Chicago faces an imminent deadline to sign up more students for COVID testing

A pair of hands wearing gloves places droplets into a rapid COVID test.
The Chicago school district is trying to hit the reset button on a fumbled COVID testing rollout that, in part, contributed to a weeklong impasse with its teachers union.  (Patrick T. Fallon / AFP via Getty Images)

Facing a Feb. 1 deadline for full participation in its COVID surveillance testing program, Chicago Public Schools is allowing educators to get verbal consent from parents and is working with partner organizations to help with translation assistance to boost opt-in rates.

The district is trying to hit the reset button on a fumbled COVID testing rollout that, in part, contributed to a weeklong impasse with its teachers union. Per the agreement reached with the union, the district and its teachers are required to work together. 

How the departure of the district’s chief medical officer, Kenneth Fox, will impact the testing push is not yet clear. Fox will retire effective February, according to the Chicago Sun-Times.

As of Friday, the district had 83,000 students signed up for testing, which is just under a third of the students in its district-run schools. That’s more than double the number of students it had signed up in December, but significantly short of its goal of getting 100% of students signed up for school-based COVID testing. 

CEO Pedro Martinez last week said the district continued to work to ramp up its testing consent and capacity to ensure campus safety. The district hit a milestone by carrying out 17,000 tests in one day and 36,000 tests during a span of three days, Martinez said.

Opt-in rates for school-based testing vary widely by school, with some South and West Side campuses having fewer than five students opting in. At more than 200 schools, the opt-in COVID testing rates fall short of the district’s previous 10% threshold among students opting in for testing. At 70 schools, 10 or fewer students are enrolled in the school-based testing program, according to Chalkbeat analysis of data obtained through a public records request. Parents have pointed to a complicated opt-in form, language barriers, and a lack of communication as among the problems with buy-in.

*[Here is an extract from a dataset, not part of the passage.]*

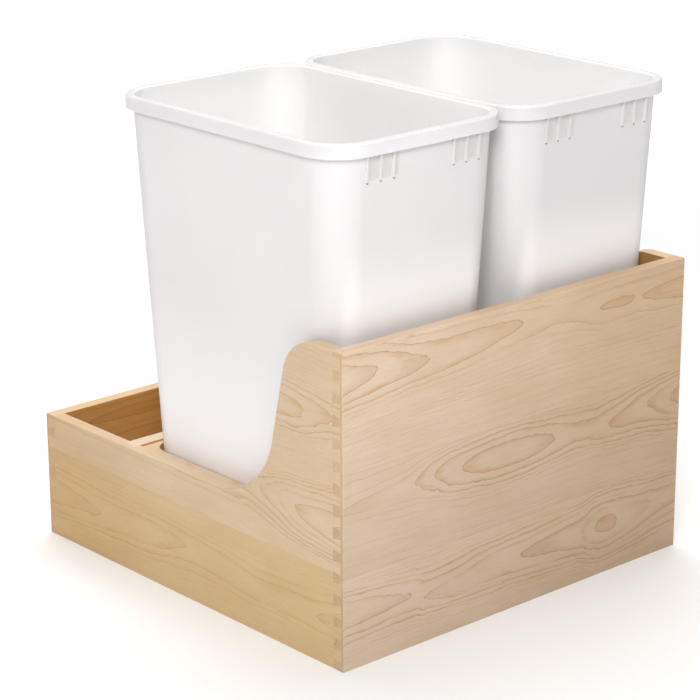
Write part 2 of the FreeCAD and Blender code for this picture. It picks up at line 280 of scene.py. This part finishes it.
def maple(name, wall, figure, tone=Tone(), glue_lines=()):
    """Lacquered hard maple: rings about a pith, fibres, flecks, end grain; painted light and
    shade.
    """
    graph = Graph(name)
    x, y, z = graph.place()
    facing = graph.normal()
    lengthwise = facing[0] if wall in ("front", "back", "across") else facing[1]
    along, into, inward = {
        "front": (x, y - near, facing[1]),
        "back": (x, far - y, -facing[1]),
        "across": (x, y - divider_front + board, -facing[1]),
        "left": (y, x - left, facing[0]),
        "right": (y, right - x, -facing[0]),
    }[wall]
    seed = figure.seed

    def grain(length, width, detail, roughness=0.5, shift=seed):
        """Noise with cells of a length and a width in millimetres, drawn out along the board."""
        at = graph.vector(along / length + shift, z / width, into / width)
        return graph.noise(at, detail, roughness)

    count, grade = ring_count(graph, along, z, into, figure)
    cell = graph.math("FLOOR", count)
    to_edge = 1.0 - graph.math("FRACT", count)
    near_pith = graph.span(count, *pith_rings)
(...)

Testing capacity and opt-in rates among students were a point of concern in the negotiations between the district and teachers union, and in the coming weeks will be a focus as the district seeks to fix the flaws in the testing program, boost sign-ups among reluctant parents, and deliver more tests throughout the district.

The new agreement between Chicago Teachers Union and the district has allowed rank and file members to obtain verbal parental consent, while helping parents circumvent the “obstructive registration process,” said Chris Geovanis, a CTU spokesperson. “We’ve seen the numbers more than double thanks to members’ hard work,” Geovanis said. 

Still, Geovanis said much more could be done.

Chicago Public Schools said that, in addition to allowing verbal consent from parents, it is using its Family and Community Engagement department to reach households in areas with highest testing needs. Specialists will continue working with the district to increase outreach, build awareness around the opt-in process, and distribute information around the school-based testing program. Testing consent pages will be translated into Spanish, Chinese, Urdu, Polish, and Arabic, the district said in an email statement.

Leveraging a network of more than 60 partners, FACE has worked to ensure community leaders are helping encourage families to opt into weekly testing,” the district said in a statement.

The district also will use rapid tests, purchased from the governor’s office, to help reach the district’s goal of testing at least 10% of all consented students at each school. The district shipped rapid tests to schools to help staff test at home. Nurses and other school staff will help administer on-site COVID tests for students.

The district said it spent more than $1.8 million on the additional 350,000 COVID tests.